Un réseau ferré vieillissant, exposé aux "menaces hybrides"

La compagnie Deutsche Bahn est régulièrement épinglée pour les nombreux retards sur ses lignes. Elle avait annoncé, début septembre, devoir mener des travaux titanesques, avec notamment le remplacement de 137 000 traverses en béton, pour remettre à niveau ses voies.

Le gouvernement allemand et la Deutsche Bahn ont présenté le 22 juin un plan d'urgence pour rénover le réseau national, au bord de la rupture. Le patron des chemins de fer allemands, Richard Lutz, avait alors reconnu que "la qualité et la fiabilité actuelles du réseau (étaient) inacceptables". Mais il avait aussi laissé entendre que les travaux allaient prendre du temps.

Après ce possible sabotage, le général allemand Carsten Breuer a averti dans Bild : "Chaque transformateur électrique, chaque centrale électrique, chaque tuyau de transport d'énergie constitue une cible potentielle." Les infrastructures sont exposées à des "menaces hybrides" croissantes, a souligné ce haut gradé.

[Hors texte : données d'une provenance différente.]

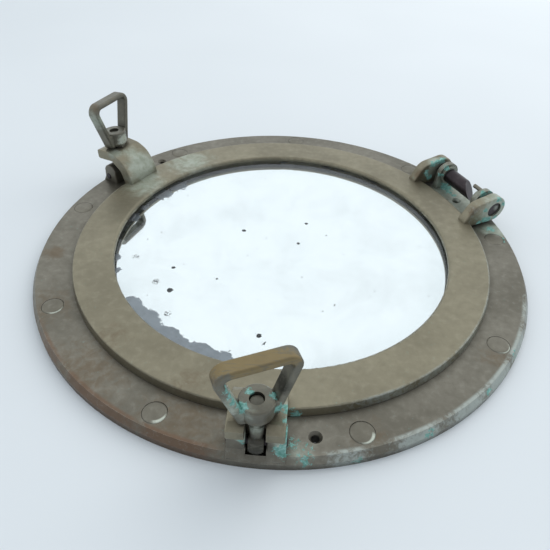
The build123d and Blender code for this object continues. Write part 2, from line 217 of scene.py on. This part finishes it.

De son côté, l'opposition conservatrice a jugé qu'"indépendamment de ce cas, nous devons repenser l'architecture de sécurité de l'Allemagne et de l'Union européenne". "L'époque moderne marquée par la conduite de guerres hybrides exige que nous adaptions nos concepts", a déclaré Thorsten Frei, l'un des responsables du parti de l'ex-chancelière Angela Merkel, au groupe de presse RND.